## Exercise
In the listing below, find the line holding "imported = [obj" and the line holding "# ---- driving". Write out those two lines and all lines between, exactly, and nothing more.

## Rows from a 3D modeling dataset
▽

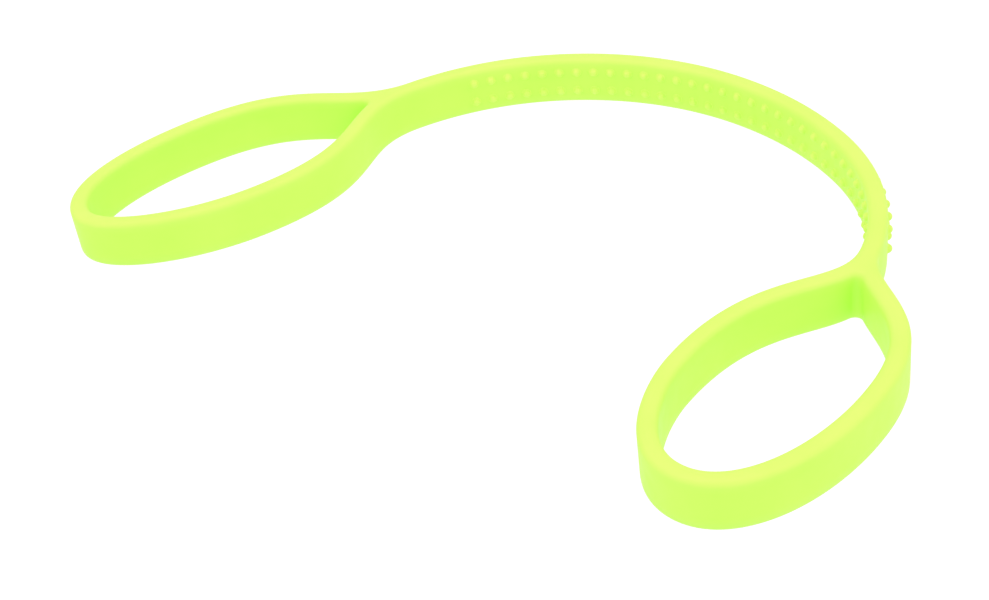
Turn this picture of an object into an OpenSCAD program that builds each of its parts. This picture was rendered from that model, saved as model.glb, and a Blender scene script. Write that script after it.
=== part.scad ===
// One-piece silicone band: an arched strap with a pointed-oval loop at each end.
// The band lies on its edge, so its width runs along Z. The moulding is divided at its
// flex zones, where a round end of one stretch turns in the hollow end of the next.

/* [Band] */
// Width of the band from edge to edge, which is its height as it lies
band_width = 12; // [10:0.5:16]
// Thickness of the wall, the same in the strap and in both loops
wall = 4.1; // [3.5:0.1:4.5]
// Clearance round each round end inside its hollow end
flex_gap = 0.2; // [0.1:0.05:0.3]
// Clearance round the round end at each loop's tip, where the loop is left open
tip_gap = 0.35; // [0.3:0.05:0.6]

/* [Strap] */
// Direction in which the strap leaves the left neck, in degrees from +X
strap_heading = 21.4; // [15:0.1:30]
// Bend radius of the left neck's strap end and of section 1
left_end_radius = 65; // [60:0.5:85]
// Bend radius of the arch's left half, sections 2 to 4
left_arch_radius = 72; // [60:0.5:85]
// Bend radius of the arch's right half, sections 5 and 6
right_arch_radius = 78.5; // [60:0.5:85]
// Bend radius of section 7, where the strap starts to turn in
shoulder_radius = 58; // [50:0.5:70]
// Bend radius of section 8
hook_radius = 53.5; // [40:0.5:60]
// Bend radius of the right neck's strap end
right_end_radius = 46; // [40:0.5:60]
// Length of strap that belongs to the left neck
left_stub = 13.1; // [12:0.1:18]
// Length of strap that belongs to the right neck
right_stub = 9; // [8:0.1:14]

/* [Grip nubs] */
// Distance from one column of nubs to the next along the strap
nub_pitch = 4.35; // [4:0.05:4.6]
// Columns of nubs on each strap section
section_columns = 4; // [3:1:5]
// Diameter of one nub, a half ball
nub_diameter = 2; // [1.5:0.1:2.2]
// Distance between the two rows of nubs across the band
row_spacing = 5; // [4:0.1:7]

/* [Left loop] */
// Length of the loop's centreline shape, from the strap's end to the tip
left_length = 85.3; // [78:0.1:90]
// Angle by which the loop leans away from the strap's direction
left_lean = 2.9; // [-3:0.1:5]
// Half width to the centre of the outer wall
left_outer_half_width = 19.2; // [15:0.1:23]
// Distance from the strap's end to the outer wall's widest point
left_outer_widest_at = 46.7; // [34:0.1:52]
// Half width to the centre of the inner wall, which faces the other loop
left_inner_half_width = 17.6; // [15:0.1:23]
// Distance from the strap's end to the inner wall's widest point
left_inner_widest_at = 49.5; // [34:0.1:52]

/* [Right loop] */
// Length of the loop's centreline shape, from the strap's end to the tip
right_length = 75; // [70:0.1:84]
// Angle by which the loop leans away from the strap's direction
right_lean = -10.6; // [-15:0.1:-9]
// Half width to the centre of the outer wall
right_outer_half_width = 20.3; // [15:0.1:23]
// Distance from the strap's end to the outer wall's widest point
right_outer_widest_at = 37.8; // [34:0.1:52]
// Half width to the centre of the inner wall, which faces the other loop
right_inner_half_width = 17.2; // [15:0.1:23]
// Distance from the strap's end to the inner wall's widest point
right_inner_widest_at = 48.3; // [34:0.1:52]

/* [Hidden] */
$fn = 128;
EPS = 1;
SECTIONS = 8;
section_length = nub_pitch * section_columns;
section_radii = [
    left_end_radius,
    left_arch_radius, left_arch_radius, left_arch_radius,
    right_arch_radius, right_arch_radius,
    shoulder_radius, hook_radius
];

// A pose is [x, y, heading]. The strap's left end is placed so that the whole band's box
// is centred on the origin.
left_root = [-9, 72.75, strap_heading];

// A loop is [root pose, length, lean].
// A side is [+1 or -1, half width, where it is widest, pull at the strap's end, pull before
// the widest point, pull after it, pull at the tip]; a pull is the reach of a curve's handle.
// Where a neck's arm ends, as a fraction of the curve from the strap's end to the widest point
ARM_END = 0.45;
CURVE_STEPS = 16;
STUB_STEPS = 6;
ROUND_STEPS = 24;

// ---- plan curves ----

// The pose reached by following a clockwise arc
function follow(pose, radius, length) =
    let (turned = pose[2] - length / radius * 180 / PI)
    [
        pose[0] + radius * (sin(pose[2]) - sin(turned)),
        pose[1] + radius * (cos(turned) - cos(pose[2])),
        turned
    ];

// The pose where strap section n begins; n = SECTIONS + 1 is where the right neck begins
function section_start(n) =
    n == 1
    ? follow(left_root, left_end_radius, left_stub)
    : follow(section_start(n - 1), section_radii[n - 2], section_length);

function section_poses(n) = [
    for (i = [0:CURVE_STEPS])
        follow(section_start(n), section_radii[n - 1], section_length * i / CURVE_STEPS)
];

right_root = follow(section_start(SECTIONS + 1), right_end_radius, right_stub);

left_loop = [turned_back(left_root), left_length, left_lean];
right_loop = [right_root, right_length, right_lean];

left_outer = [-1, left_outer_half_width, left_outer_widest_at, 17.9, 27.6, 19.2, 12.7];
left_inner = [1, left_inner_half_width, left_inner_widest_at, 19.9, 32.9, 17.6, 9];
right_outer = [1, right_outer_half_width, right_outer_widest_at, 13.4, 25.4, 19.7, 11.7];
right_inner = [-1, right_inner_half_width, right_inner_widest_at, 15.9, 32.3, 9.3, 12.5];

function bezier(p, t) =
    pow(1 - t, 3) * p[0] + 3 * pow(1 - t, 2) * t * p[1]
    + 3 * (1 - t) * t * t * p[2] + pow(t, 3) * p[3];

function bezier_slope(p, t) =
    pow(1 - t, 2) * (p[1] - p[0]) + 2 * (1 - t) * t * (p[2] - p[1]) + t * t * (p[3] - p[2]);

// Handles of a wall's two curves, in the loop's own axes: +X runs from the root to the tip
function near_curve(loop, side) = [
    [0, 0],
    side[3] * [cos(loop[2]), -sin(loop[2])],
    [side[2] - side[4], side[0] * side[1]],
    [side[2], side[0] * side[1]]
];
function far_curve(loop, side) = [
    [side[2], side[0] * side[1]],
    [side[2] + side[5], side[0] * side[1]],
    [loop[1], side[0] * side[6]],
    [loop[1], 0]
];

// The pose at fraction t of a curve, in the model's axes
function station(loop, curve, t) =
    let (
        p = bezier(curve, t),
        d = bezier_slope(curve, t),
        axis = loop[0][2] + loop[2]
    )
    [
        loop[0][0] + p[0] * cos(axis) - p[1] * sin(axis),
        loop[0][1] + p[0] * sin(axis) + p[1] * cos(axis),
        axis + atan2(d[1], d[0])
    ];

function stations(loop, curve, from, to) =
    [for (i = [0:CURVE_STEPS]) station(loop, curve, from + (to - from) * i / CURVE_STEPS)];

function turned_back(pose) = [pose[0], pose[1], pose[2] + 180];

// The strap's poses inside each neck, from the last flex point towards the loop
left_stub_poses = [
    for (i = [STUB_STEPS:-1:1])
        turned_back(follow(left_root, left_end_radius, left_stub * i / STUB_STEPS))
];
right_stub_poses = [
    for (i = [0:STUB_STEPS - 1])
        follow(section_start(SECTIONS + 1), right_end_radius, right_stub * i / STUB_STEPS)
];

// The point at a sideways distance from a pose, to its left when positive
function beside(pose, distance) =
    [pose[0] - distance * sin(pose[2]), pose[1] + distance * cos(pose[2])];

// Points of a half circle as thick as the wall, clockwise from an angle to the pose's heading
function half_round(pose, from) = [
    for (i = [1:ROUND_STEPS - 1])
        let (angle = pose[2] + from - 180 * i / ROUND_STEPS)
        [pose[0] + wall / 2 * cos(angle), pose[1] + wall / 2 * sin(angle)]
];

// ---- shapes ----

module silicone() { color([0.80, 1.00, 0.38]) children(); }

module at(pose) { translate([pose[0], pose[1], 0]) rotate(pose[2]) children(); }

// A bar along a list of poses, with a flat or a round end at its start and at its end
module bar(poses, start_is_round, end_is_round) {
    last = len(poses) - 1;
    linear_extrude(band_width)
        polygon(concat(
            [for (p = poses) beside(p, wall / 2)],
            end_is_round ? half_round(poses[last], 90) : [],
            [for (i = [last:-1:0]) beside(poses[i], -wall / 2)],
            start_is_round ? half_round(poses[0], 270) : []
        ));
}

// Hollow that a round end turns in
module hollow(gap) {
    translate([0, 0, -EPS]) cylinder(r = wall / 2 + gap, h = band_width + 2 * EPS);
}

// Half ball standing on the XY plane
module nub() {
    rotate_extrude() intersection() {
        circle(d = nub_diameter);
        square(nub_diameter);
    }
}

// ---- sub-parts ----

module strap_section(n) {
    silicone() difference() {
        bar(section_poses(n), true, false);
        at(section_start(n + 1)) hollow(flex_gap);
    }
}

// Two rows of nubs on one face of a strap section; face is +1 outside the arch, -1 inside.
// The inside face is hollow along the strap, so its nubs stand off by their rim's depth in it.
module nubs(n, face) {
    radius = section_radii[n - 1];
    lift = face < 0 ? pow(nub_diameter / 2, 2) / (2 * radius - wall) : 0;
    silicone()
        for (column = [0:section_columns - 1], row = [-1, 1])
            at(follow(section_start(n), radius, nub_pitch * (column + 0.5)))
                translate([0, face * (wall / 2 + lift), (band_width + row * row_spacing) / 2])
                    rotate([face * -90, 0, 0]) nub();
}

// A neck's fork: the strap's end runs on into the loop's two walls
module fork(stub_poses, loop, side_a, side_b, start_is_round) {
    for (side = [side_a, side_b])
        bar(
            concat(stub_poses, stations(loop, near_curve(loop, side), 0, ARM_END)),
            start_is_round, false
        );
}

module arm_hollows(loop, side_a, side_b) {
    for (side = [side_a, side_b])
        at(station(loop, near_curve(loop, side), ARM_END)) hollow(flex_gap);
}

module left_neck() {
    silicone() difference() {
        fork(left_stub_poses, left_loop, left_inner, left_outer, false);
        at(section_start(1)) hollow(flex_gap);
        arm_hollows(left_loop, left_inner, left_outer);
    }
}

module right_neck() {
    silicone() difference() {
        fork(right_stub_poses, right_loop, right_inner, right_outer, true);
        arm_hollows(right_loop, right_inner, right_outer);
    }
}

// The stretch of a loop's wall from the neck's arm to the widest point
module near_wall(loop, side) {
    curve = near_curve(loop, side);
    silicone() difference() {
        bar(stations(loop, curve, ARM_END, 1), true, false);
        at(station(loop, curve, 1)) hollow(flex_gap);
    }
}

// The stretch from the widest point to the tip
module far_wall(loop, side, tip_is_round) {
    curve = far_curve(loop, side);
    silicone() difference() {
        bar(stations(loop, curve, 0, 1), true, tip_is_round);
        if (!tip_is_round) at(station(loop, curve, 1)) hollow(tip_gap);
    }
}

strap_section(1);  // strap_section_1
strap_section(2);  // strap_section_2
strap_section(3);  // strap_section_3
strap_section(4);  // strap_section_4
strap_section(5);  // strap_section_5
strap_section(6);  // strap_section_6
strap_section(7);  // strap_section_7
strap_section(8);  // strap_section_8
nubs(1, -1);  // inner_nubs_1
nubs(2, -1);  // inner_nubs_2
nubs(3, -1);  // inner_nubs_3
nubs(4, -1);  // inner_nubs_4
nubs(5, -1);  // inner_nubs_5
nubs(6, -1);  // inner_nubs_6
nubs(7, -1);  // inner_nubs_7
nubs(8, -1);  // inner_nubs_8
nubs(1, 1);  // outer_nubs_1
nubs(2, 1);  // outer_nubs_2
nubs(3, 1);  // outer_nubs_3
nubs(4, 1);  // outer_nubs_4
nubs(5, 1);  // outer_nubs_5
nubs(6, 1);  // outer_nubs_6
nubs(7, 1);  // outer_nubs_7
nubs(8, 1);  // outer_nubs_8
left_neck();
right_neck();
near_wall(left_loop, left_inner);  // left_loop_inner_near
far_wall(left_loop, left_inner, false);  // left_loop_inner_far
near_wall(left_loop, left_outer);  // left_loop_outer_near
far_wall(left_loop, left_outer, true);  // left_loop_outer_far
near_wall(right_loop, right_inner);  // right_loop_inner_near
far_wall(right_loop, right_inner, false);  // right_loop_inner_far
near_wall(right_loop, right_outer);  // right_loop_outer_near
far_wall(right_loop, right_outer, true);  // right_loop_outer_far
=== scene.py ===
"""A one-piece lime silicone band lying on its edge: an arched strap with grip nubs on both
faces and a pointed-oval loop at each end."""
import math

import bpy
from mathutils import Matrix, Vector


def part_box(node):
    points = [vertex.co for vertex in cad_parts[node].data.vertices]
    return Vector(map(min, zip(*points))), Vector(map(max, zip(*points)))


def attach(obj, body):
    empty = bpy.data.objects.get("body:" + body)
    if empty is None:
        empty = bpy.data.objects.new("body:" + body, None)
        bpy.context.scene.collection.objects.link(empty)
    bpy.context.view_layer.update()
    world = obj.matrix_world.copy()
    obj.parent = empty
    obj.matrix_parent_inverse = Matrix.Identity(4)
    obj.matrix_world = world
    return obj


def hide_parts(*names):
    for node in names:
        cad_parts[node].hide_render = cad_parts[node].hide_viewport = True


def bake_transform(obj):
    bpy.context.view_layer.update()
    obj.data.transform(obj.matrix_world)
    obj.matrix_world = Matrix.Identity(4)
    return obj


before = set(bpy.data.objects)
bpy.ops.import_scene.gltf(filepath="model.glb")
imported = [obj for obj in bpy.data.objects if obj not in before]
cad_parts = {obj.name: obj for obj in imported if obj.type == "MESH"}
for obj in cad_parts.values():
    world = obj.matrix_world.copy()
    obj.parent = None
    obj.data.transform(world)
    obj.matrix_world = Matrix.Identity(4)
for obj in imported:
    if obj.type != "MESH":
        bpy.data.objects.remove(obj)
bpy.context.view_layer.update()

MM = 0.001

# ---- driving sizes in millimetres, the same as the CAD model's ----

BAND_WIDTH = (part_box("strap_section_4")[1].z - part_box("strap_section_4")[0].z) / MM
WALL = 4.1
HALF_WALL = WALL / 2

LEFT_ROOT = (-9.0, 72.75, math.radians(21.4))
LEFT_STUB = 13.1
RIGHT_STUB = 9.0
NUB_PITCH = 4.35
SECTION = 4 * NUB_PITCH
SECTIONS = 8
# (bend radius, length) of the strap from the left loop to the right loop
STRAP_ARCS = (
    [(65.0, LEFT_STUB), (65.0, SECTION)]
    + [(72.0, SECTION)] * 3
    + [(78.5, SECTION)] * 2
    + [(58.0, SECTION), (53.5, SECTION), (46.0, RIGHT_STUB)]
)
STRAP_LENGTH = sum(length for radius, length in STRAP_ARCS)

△
▽

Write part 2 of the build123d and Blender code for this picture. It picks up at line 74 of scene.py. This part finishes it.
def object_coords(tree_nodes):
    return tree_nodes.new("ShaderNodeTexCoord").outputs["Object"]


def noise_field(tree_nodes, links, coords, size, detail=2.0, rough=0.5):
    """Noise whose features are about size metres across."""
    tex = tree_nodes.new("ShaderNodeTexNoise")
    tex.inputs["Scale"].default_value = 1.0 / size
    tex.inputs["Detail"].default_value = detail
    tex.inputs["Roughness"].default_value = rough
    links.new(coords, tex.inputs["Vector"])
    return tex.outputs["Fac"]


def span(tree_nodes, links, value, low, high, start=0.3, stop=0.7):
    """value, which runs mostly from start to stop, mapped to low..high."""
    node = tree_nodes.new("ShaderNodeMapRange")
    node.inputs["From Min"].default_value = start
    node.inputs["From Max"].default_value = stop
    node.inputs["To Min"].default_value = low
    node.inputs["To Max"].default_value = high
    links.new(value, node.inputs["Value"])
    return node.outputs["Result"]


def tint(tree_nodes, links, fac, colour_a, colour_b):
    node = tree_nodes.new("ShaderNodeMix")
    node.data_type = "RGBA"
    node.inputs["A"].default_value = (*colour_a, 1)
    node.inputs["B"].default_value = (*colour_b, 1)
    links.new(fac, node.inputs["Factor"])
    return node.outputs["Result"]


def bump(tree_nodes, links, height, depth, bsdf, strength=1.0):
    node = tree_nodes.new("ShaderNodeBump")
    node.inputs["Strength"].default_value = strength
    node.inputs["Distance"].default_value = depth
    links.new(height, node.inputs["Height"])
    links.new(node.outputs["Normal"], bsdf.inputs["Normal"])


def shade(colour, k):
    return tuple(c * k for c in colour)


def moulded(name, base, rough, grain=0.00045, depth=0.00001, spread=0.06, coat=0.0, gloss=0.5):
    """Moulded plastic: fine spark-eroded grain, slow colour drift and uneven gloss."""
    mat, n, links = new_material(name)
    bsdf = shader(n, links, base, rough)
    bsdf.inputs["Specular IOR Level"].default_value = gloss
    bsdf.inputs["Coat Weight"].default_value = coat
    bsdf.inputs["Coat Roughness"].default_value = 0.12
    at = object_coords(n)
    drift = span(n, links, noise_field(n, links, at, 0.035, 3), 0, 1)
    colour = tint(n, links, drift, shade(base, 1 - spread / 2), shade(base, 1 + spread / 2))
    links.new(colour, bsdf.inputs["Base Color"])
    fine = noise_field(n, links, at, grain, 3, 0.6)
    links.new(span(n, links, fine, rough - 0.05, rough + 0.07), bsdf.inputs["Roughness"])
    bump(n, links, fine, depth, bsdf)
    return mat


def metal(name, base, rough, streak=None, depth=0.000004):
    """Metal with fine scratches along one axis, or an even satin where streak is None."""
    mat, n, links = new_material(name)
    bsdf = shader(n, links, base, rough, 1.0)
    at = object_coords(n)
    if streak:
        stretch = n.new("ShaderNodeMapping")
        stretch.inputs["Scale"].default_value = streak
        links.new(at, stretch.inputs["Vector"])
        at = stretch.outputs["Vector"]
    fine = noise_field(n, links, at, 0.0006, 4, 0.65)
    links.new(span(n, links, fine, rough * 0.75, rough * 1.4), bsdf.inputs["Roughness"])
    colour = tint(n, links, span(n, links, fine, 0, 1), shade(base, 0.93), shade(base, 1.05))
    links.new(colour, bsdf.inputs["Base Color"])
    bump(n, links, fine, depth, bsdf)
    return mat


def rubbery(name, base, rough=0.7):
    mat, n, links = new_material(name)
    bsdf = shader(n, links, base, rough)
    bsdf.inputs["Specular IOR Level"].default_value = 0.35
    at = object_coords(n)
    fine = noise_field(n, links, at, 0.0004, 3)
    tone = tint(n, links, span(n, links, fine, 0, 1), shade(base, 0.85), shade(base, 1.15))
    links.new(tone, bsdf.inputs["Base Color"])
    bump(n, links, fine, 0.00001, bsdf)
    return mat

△
▽

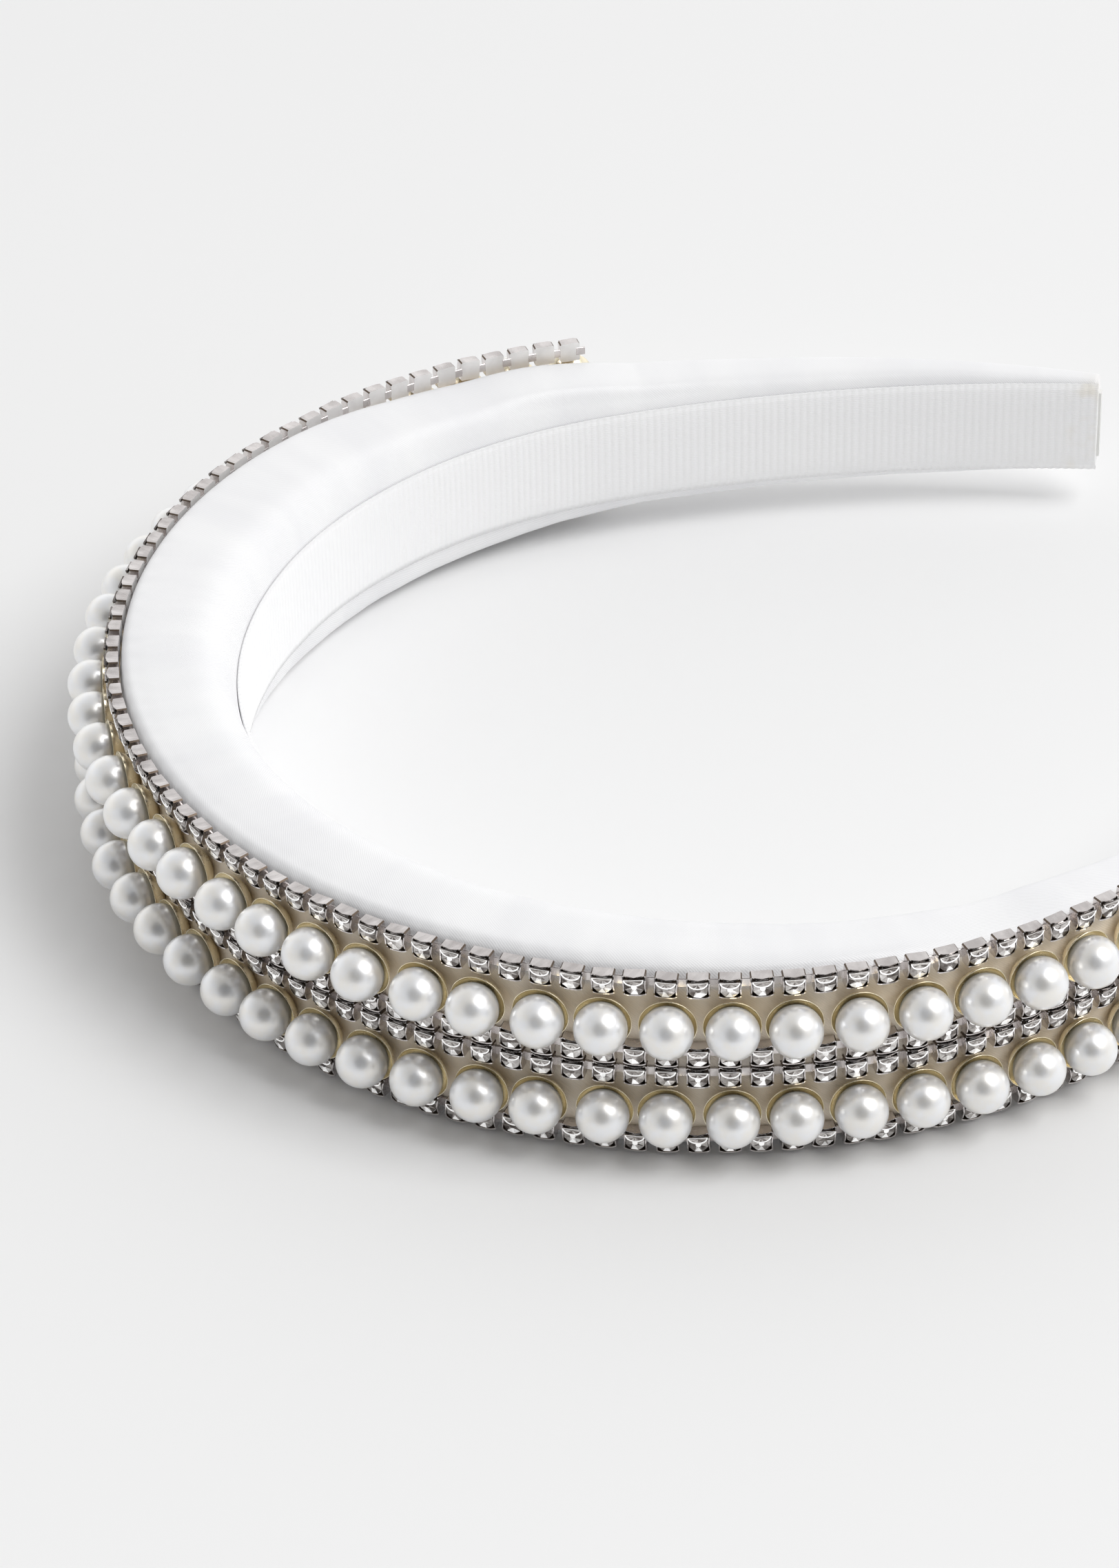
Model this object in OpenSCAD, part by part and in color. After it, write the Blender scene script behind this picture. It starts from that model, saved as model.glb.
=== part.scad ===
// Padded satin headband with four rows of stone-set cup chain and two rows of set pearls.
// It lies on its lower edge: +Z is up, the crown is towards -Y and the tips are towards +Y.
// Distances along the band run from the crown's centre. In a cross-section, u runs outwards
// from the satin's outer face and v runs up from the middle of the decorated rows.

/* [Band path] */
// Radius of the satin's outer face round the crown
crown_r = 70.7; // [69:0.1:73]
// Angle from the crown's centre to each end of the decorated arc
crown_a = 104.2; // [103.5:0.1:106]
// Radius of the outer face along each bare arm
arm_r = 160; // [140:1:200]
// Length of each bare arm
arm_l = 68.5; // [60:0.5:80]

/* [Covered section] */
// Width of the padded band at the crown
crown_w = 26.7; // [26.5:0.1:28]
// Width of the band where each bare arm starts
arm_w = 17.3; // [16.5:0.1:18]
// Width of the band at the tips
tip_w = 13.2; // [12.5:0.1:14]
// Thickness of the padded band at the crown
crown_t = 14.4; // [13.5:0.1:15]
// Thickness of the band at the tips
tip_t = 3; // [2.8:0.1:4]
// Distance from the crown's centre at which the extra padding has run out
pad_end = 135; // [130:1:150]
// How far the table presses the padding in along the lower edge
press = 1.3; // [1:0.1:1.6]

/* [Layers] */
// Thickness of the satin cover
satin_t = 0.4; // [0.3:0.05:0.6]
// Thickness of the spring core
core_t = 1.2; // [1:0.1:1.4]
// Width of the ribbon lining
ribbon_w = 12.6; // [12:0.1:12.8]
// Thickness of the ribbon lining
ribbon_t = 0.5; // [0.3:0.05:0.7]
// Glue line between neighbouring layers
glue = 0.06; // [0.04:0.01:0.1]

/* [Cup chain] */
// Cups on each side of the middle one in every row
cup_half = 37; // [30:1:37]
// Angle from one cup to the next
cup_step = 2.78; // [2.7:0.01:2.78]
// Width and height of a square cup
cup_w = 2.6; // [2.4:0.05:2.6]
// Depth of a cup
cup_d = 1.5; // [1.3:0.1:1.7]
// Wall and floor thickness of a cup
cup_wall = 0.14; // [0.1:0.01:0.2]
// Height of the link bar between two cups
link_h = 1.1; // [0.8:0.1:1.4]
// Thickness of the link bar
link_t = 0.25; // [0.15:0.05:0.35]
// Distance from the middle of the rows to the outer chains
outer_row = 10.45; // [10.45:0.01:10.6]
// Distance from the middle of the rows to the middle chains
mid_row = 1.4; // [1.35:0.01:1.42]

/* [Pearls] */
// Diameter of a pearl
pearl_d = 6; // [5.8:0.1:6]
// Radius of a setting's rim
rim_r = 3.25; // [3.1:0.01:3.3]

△

## Task response
imported = [obj for obj in bpy.data.objects if obj not in before]
cad_parts = {obj.name: obj for obj in imported if obj.type == "MESH"}
for obj in cad_parts.values():
    world = obj.matrix_world.copy()
    obj.parent = None
    obj.data.transform(world)
    obj.matrix_world = Matrix.Identity(4)
for obj in imported:
    if obj.type != "MESH":
        bpy.data.objects.remove(obj)
bpy.context.view_layer.update()

MM = 0.001

# ---- driving sizes in millimetres, the same as the CAD model's ----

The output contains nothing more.